- **Records excerpted from a collection**
# # #

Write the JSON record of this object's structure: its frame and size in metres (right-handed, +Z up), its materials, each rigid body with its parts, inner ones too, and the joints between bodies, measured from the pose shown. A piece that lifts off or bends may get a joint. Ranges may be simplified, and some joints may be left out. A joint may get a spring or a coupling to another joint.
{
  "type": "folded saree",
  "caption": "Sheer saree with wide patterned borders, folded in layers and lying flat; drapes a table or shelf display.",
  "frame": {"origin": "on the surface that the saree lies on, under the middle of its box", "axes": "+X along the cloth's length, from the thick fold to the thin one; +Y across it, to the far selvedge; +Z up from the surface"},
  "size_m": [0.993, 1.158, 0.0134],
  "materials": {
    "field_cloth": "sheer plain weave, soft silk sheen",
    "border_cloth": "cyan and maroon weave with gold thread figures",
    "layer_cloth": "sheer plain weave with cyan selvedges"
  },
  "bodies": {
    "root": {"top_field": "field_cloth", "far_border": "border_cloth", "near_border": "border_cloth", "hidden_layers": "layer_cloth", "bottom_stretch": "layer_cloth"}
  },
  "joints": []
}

# # #

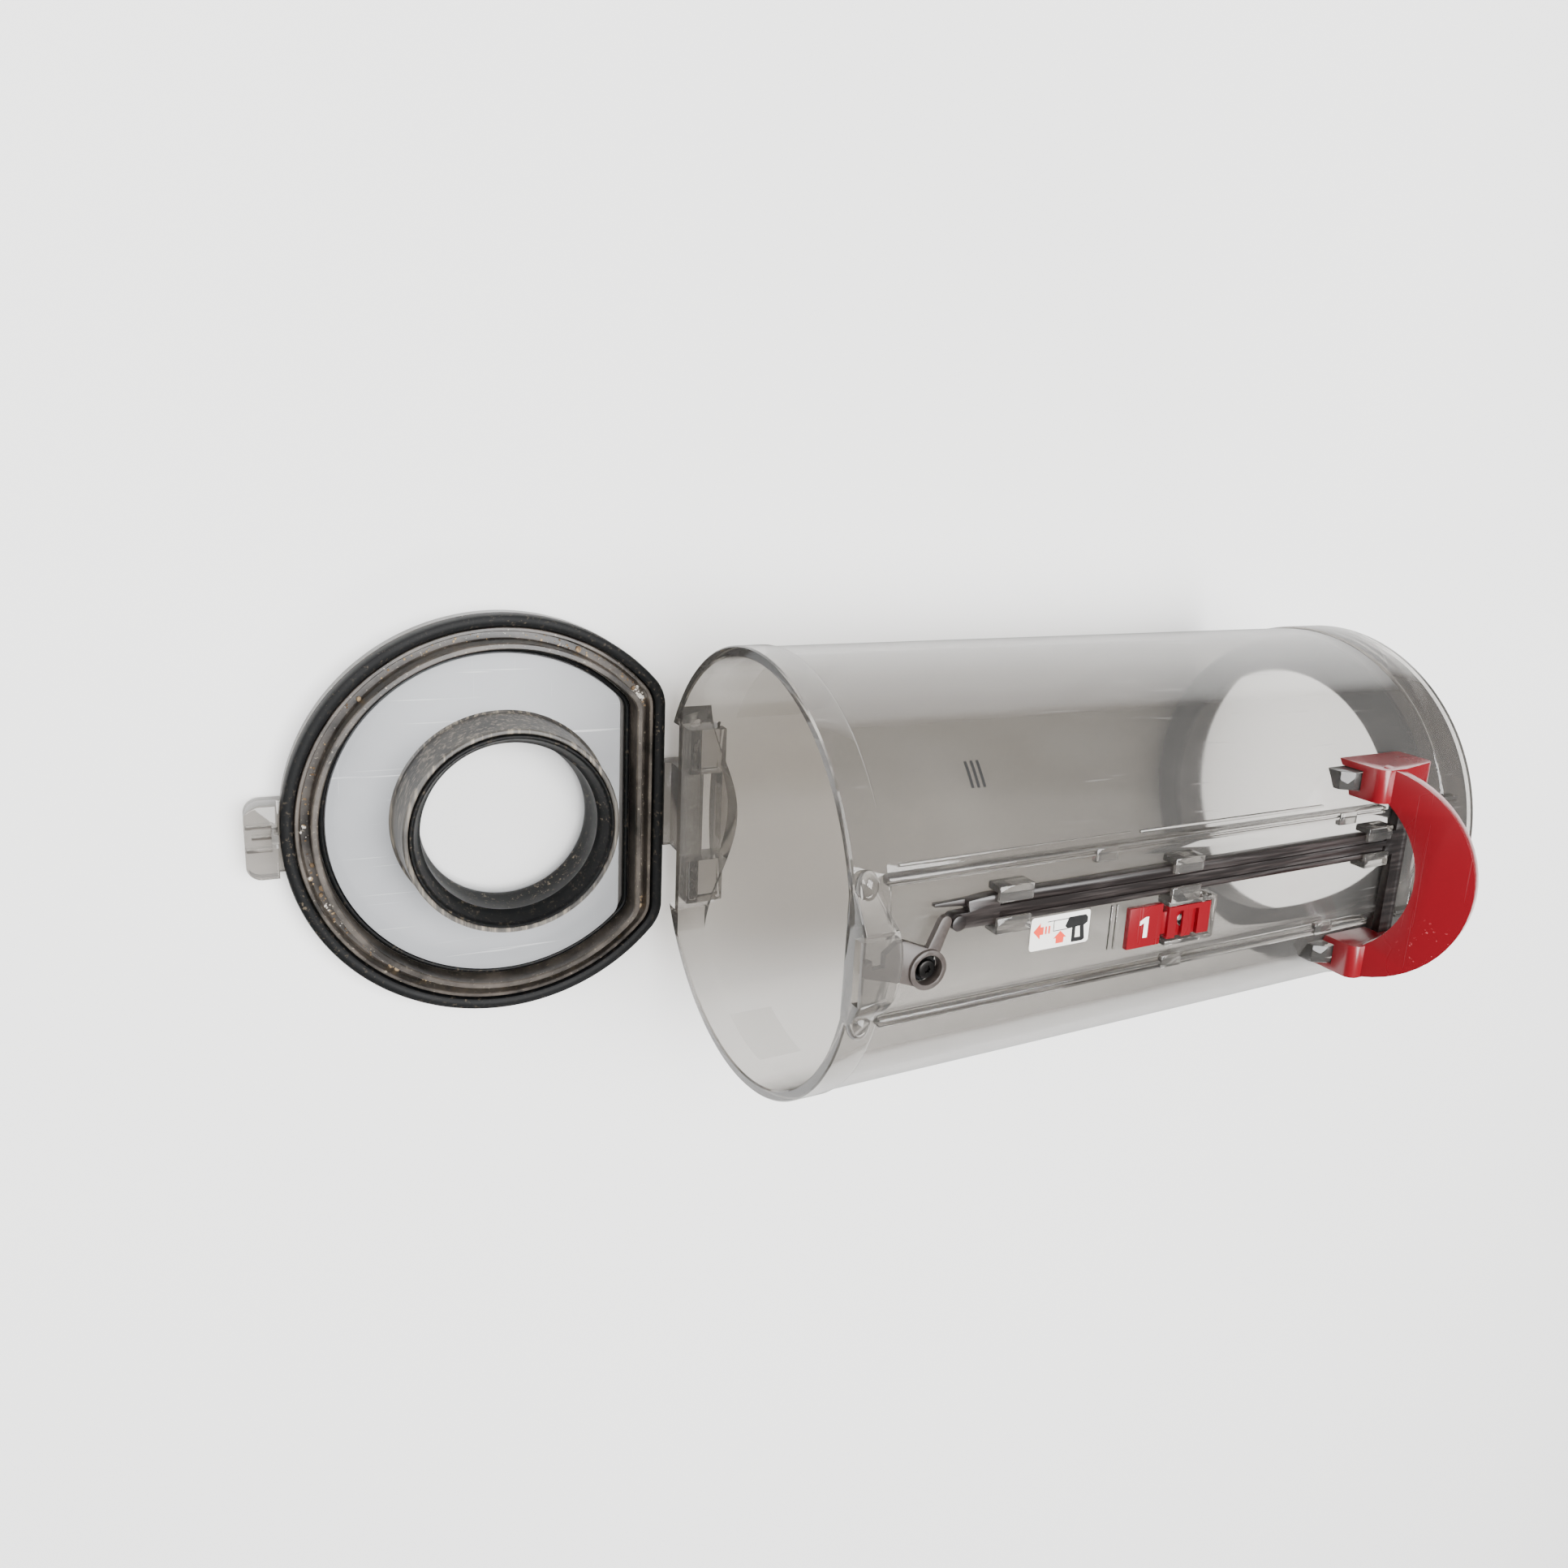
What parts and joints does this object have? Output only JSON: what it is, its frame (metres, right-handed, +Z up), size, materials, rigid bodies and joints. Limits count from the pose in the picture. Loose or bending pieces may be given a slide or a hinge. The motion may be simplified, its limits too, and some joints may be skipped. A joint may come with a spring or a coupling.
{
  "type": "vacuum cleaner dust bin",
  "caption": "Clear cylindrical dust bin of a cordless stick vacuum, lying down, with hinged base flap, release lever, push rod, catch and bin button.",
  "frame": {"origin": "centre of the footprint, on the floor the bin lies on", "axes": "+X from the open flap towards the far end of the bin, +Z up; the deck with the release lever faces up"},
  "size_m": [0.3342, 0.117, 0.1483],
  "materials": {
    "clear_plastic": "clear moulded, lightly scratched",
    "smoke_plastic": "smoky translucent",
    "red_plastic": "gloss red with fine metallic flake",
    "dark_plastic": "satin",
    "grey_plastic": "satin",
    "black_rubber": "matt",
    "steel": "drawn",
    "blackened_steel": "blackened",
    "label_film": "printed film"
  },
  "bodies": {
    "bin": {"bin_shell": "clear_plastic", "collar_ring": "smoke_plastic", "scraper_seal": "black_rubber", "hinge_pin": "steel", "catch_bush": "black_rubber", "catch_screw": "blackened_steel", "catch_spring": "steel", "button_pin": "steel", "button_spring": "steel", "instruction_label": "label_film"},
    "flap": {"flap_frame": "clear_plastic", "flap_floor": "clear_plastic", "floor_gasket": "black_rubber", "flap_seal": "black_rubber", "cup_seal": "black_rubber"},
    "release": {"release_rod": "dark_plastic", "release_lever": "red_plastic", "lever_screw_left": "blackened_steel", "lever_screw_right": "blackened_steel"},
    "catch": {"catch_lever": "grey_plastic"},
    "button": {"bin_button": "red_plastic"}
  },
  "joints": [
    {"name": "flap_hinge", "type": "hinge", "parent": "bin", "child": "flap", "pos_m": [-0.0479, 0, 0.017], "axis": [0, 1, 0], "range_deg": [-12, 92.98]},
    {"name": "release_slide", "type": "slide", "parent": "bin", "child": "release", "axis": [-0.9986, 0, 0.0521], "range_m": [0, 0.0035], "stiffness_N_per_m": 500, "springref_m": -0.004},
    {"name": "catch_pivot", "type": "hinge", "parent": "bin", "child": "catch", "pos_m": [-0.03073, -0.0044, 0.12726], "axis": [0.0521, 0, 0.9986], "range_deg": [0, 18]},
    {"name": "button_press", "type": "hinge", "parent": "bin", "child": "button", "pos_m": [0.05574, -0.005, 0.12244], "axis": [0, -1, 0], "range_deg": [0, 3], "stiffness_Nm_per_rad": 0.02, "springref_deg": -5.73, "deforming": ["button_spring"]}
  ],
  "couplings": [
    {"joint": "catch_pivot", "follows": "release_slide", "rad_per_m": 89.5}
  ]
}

# # #

- **The exercise**
In the entries above, count each line that holds "this". Give the total and nothing else.

- **Answer to the problem**
2